Present the data once more in exactly its original form.
#### Stored data
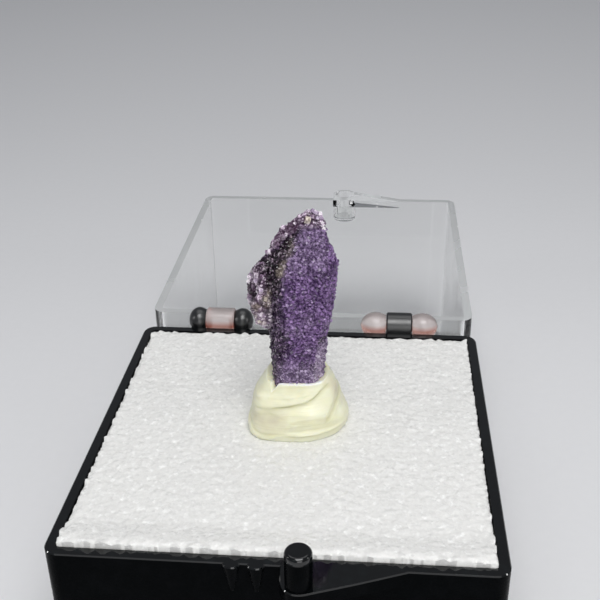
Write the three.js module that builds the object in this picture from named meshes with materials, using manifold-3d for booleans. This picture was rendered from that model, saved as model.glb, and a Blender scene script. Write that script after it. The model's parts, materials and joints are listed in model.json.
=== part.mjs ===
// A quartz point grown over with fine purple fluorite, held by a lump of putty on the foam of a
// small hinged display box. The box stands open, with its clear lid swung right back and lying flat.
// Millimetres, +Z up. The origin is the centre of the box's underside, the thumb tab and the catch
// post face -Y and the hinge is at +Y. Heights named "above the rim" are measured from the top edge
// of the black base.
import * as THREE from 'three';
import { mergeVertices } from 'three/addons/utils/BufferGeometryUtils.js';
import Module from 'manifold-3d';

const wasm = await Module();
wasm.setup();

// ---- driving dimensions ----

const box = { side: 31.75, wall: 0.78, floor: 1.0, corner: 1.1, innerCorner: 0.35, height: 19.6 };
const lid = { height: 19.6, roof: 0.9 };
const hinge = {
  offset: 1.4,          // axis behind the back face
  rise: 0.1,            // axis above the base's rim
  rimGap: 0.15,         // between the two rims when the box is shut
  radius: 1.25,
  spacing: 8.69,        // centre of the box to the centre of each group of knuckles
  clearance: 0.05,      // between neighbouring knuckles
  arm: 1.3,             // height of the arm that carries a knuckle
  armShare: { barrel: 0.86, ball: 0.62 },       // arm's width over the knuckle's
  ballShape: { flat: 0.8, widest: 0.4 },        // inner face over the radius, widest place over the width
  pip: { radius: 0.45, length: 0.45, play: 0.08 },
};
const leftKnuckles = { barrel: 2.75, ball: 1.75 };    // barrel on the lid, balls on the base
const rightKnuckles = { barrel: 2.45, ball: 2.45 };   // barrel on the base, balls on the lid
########
- The output -
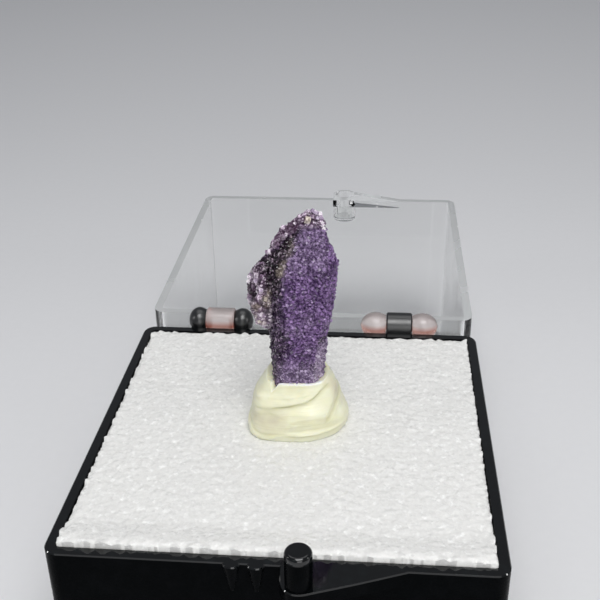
Write the three.js module that builds the object in this picture from named meshes with materials, using manifold-3d for booleans. This picture was rendered from that model, saved as model.glb, and a Blender scene script. Write that script after it. The model's parts, materials and joints are listed in model.json.
=== part.mjs ===
// A quartz point grown over with fine purple fluorite, held by a lump of putty on the foam of a
// small hinged display box. The box stands open, with its clear lid swung right back and lying flat.
// Millimetres, +Z up. The origin is the centre of the box's underside, the thumb tab and the catch
// post face -Y and the hinge is at +Y. Heights named "above the rim" are measured from the top edge
// of the black base.
import * as THREE from 'three';
import { mergeVertices } from 'three/addons/utils/BufferGeometryUtils.js';
import Module from 'manifold-3d';

const wasm = await Module();
wasm.setup();

// ---- driving dimensions ----

const box = { side: 31.75, wall: 0.78, floor: 1.0, corner: 1.1, innerCorner: 0.35, height: 19.6 };
const lid = { height: 19.6, roof: 0.9 };
const hinge = {
  offset: 1.4,          // axis behind the back face
  rise: 0.1,            // axis above the base's rim
  rimGap: 0.15,         // between the two rims when the box is shut
  radius: 1.25,
  spacing: 8.69,        // centre of the box to the centre of each group of knuckles
  clearance: 0.05,      // between neighbouring knuckles
  arm: 1.3,             // height of the arm that carries a knuckle
  armShare: { barrel: 0.86, ball: 0.62 },       // arm's width over the knuckle's
  ballShape: { flat: 0.8, widest: 0.4 },        // inner face over the radius, widest place over the width
  pip: { radius: 0.45, length: 0.45, play: 0.08 },
};
const leftKnuckles = { barrel: 2.75, ball: 1.75 };    // barrel on the lid, balls on the base
const rightKnuckles = { barrel: 2.45, ball: 2.45 };   // barrel on the base, balls on the lid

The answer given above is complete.